[WHAT THIS TASK INVOLVES] Copy out the line that contains "shift = Pos(-(lo[0]", the line that contains "obj.parent = empty", and every line between them, exactly, and nothing else.

## Begin DATASET EXTRACT

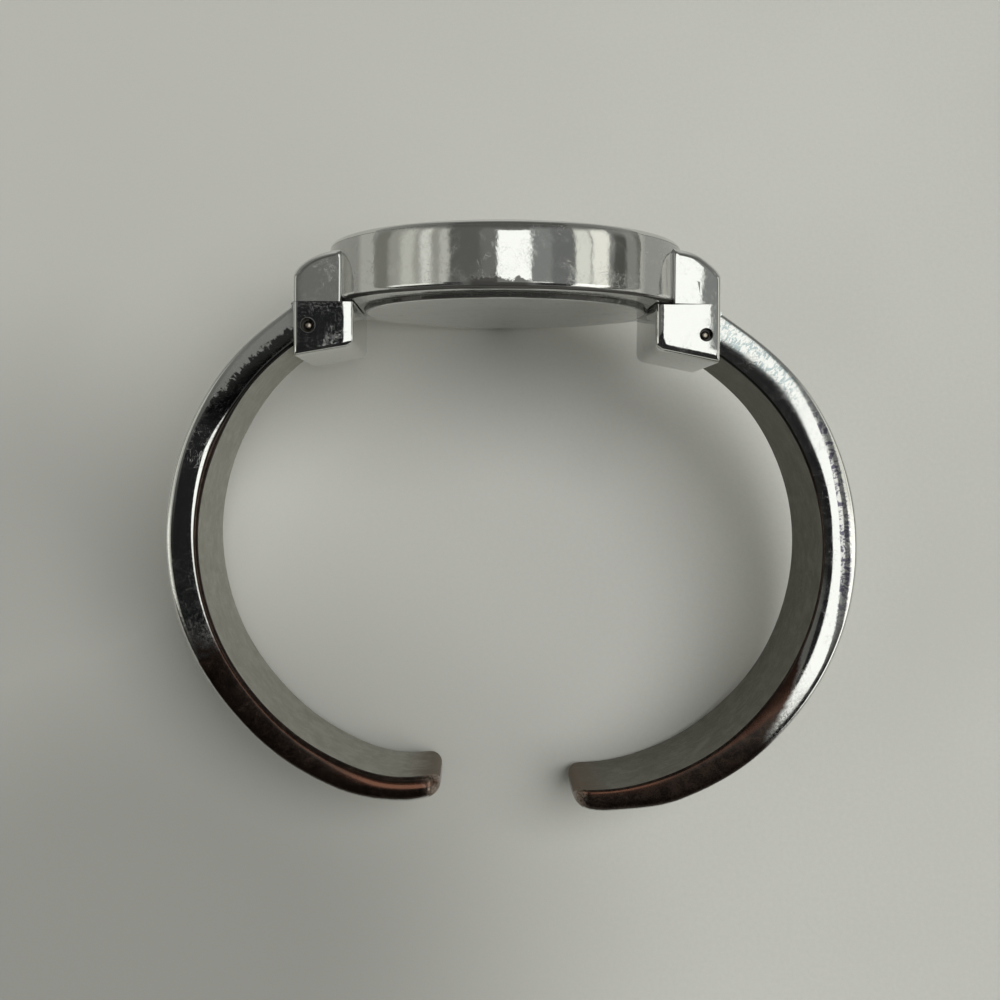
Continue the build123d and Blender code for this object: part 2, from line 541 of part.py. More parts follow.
# ---------------------------------------------------------------------------
# lay the watch on its side and put the origin under its middle
# ---------------------------------------------------------------------------
lay = Rot(TILT - 90, 0, 0)
lo, hi = [1e9] * 3, [-1e9] * 3
for name, shape in parts.items():
    parts[name] = lay * shape
    verts, _ = parts[name].tessellate(0.01, 0.05)
    for v in verts:
        for i, q in enumerate((v.X, v.Y, v.Z)):
            lo[i], hi[i] = min(lo[i], q), max(hi[i], q)
shift = Pos(-(lo[0] + hi[0]) / 2, -(lo[1] + hi[1]) / 2, -lo[2])
print("size", [round(h - l, 3) for l, h in zip(lo, hi)], "shift", [round(q, 4) for q in (-(lo[0] + hi[0]) / 2, -(lo[1] + hi[1]) / 2, -lo[2])])
for name, shape in parts.items():
    export_step(shift * shape, f"parts/{name}.step")
print(len(parts), "nodes")
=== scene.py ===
import json
import math

import bmesh
import bpy
import numpy as np
from mathutils import Matrix, Vector


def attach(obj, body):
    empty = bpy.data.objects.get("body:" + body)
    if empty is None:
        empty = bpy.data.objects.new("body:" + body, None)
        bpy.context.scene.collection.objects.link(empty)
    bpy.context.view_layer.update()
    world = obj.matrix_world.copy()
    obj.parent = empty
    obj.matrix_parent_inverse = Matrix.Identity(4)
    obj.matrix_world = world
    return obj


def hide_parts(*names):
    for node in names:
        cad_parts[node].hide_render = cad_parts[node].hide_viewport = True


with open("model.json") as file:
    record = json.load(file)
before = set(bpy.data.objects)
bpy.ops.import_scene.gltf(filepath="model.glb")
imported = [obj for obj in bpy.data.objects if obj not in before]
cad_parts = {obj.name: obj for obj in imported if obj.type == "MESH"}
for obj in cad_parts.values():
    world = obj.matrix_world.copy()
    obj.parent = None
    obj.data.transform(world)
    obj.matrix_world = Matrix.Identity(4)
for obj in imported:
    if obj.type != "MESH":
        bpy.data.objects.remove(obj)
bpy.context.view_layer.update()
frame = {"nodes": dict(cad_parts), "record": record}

# ---------------------------------------------------------------------------
# Watch frame, in mm: X across the cuff, Y the dial's normal, Z towards the
# side that faces up as the watch lies. The row frame is that one tipped by
# 15.4 degrees and shifted, in metres.
# ---------------------------------------------------------------------------
CT, ST = math.cos(math.radians(15.4)), math.sin(math.radians(15.4))
SHIFT = np.array([-0.747, 2.223, 13.9109])
W2R = np.array([[1, 0, 0], [0, CT, -ST], [0, ST, CT]])
rad = math.radians


def row(p):
    return (np.asarray(p, float).reshape(-1, 3) @ W2R.T + SHIFT) / 1000.0


def row_dir(v):
    return Vector(W2R @ np.asarray(v, float))


# sizes of the case, lugs and arms
CASE_R, CASE_BOT, CASE_TOP, RIM_TOP = 17.0, 17.10, 22.55, 22.95
BORE_R, LEDGE_R, LEDGE_Z, SEAT_Z, BEZEL_BORE_R, BACK_RECESS_R = 14.30, 14.00, 20.90, 21.95, 16.0, 14.75
LUG_HALF, SEAM = 7.6, 17.0
L_OUT, L_IN, R_OUT, R_IN = -19.58, -14.08, 19.72, 13.75
L_PIN, R_PIN = (-18.23, 14.86), (18.38, 14.20)
KNUCKLE_R, KNUCKLE_BORE_R, SLOT_R, SLOT_HALF, SLOT_TOP = 1.62, 0.42, 1.70, 6.58, 18.45
ARM_HALF, ARM_TIP_HALF = 6.42, 5.75
L_INNER = [(-6.05, -27.15), (-10.80, -27.32), (-15.20, -25.90), (-19.25, -23.46), (-23.10, -19.75),
           (-26.00, -15.50), (-28.00, -10.10), (-28.60, -4.30), (-27.80, 1.00), (-25.60, 6.37),
           (-22.86, 10.26), (-18.10, 14.30)]
R_INNER = [(6.30, -28.55), (10.20, -28.42), (14.60, -27.36), (19.30, -25.08), (23.50, -21.58),
           (26.80, -17.20), (28.95, -12.10), (29.83, -6.65), (29.42, -1.60), (27.62, 3.70),
           (24.75, 8.15), (21.10, 11.50), (18.20, 13.55)]
L_THICK = [(0.0, 2.45), (0.06, 2.72), (0.16, 3.05), (0.30, 3.15), (0.55, 3.45), (0.80, 3.52), (1.0, 3.5)]
R_THICK = [(0.0, 2.30), (0.06, 2.66), (0.16, 3.20), (0.30, 3.40), (0.55, 3.70), (0.80, 3.80), (1.0, 3.75)]

COL = bpy.context.scene.collection


# ---------------------------------------------------------------------------
# mesh helpers
# ---------------------------------------------------------------------------
def new_mesh(name, verts, faces, attrs=None, sharp=32.0):
    """Object from watch-frame vertices in mm. attrs: name -> per-vertex scalars or vectors."""
    me = bpy.data.meshes.new(name)
    me.from_pydata([tuple(v) for v in row(verts)], [], [tuple(int(i) for i in f) for f in faces])
    me.validate()
    ob = bpy.data.objects.new(name, me)
    COL.objects.link(ob)
    put_attr(ob, "pc", np.asarray(verts, float))
    for k, v in (attrs or {}).items():
        put_attr(ob, k, np.asarray(v, float))
    shade(ob, sharp)
    return ob


def put_attr(ob, key, values):
    kind = "FLOAT_VECTOR" if values.ndim == 2 else "FLOAT"
    a = ob.data.attributes.get(key) or ob.data.attributes.new(key, kind, "POINT")
    a.data.foreach_set("vector" if values.ndim == 2 else "value", values.astype(np.float32).ravel())


def shade(ob, sharp=32.0):
    me = ob.data
    bm = bmesh.new()
    bm.from_mesh(me)
    bmesh.ops.recalc_face_normals(bm, faces=bm.faces)
    bm.to_mesh(me)
    bm.free()
    me.polygons.foreach_set("use_smooth", [True] * len(me.polygons))
    me.set_sharp_from_angle(angle=rad(sharp))
    me.update()


def cutter(name, verts, faces):
    ob = new_mesh(name, verts, faces)
    return ob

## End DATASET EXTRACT

[OUTPUT FOR THIS EXERCISE]
shift = Pos(-(lo[0] + hi[0]) / 2, -(lo[1] + hi[1]) / 2, -lo[2])
print("size", [round(h - l, 3) for l, h in zip(lo, hi)], "shift", [round(q, 4) for q in (-(lo[0] + hi[0]) / 2, -(lo[1] + hi[1]) / 2, -lo[2])])
for name, shape in parts.items():
    export_step(shift * shape, f"parts/{name}.step")
print(len(parts), "nodes")
=== scene.py ===
import json
import math

import bmesh
import bpy
import numpy as np
from mathutils import Matrix, Vector


def attach(obj, body):
    empty = bpy.data.objects.get("body:" + body)
    if empty is None:
        empty = bpy.data.objects.new("body:" + body, None)
        bpy.context.scene.collection.objects.link(empty)
    bpy.context.view_layer.update()
    world = obj.matrix_world.copy()
    obj.parent = empty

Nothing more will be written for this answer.